BEGIN Source data

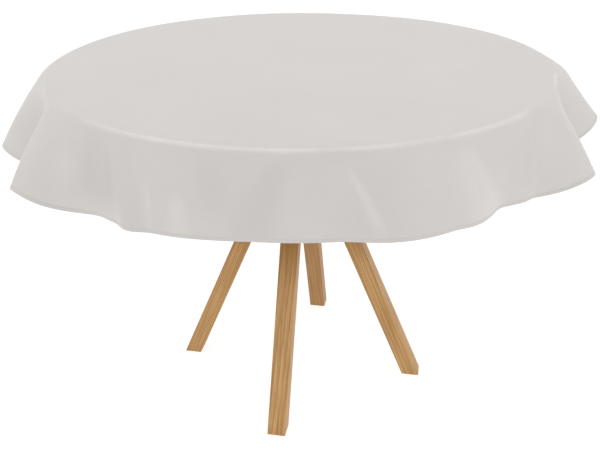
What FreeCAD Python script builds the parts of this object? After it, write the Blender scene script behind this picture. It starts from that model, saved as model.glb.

END Source data
BEGIN Source data

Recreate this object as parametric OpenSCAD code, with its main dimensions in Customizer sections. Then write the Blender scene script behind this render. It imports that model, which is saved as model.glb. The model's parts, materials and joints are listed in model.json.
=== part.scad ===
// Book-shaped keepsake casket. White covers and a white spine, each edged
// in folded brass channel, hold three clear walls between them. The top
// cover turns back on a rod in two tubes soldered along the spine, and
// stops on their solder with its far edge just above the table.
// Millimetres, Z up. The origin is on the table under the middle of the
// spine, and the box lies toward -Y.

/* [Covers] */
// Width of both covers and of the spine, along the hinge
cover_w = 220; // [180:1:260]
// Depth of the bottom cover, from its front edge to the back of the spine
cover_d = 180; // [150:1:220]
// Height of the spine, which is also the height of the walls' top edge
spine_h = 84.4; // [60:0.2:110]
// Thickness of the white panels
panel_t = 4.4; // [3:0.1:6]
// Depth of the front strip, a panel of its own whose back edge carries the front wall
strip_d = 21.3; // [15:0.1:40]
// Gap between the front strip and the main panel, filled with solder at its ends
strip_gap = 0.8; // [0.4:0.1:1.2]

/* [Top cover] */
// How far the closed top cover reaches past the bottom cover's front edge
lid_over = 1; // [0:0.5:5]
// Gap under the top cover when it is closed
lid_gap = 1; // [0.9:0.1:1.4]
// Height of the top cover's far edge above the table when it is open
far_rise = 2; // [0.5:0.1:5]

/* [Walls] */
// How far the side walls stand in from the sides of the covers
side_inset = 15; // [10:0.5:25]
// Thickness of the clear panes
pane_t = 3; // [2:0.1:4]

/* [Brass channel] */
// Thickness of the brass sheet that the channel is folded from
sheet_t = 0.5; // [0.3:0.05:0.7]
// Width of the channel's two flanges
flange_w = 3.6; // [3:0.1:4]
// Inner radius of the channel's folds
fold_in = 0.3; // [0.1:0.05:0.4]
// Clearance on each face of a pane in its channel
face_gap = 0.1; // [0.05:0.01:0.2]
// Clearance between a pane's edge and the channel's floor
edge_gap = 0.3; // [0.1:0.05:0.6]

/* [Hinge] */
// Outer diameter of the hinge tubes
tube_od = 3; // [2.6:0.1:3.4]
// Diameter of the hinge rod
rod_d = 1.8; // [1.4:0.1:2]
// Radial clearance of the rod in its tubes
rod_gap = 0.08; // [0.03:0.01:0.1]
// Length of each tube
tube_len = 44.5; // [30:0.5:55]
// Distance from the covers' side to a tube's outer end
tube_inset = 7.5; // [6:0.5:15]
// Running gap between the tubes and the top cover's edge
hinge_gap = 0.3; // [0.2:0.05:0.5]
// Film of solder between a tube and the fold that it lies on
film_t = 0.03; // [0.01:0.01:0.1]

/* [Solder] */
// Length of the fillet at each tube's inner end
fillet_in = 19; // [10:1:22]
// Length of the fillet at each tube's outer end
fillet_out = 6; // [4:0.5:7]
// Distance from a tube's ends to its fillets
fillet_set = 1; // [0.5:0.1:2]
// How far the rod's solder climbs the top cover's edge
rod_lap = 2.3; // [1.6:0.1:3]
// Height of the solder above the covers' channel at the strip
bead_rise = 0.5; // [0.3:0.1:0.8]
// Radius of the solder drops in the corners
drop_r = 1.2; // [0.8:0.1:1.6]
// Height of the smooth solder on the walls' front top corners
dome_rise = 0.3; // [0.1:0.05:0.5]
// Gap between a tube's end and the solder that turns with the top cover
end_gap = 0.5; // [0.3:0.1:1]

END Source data
BEGIN Source data

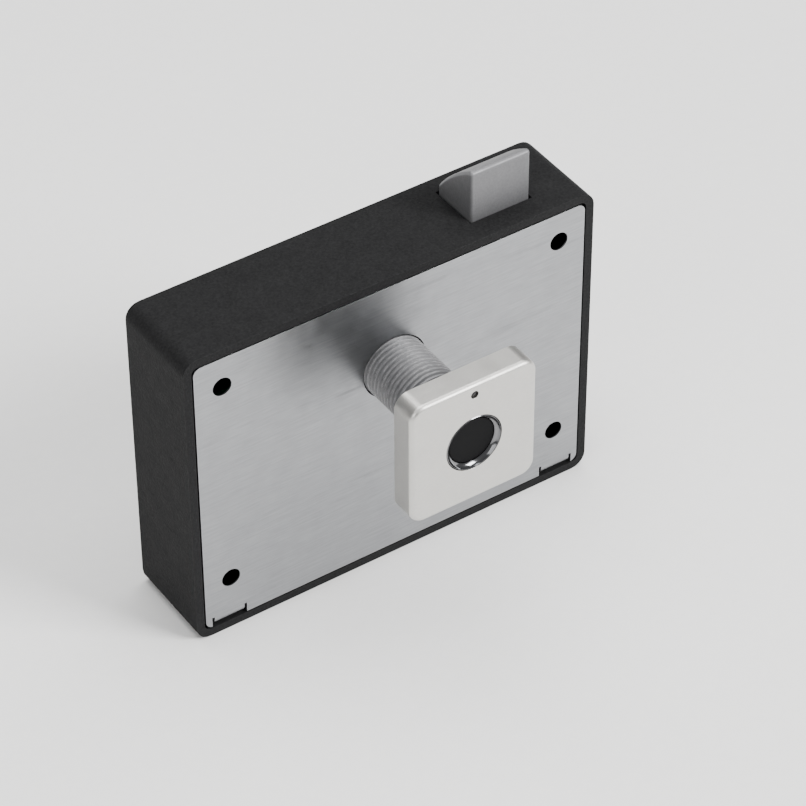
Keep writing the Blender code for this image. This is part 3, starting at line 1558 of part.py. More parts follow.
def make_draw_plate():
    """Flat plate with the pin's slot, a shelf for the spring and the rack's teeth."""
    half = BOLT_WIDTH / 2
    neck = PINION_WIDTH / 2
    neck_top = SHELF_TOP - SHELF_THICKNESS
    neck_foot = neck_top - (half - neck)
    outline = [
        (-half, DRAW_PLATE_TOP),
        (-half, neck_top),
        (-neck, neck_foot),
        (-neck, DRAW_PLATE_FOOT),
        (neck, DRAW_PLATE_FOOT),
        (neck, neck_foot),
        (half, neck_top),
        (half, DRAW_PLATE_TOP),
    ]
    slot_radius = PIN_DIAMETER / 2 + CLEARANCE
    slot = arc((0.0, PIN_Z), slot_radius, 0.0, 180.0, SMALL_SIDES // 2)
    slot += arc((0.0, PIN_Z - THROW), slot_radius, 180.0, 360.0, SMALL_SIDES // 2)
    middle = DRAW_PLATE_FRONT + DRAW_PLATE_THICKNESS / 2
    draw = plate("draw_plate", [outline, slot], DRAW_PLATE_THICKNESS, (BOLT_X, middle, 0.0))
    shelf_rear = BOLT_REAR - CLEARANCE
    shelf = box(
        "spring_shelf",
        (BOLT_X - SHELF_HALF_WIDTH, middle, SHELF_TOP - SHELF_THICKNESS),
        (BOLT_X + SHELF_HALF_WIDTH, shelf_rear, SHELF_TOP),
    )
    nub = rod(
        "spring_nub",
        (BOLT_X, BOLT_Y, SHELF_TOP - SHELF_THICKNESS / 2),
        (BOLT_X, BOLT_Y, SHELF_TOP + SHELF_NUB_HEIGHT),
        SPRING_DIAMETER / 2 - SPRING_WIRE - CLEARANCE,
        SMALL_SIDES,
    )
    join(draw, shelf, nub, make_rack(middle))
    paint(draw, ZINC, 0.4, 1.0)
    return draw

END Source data

## Given instruction
Tally the lines of the records holding the word "Blender", then give only the resulting number.

## Exercise response
3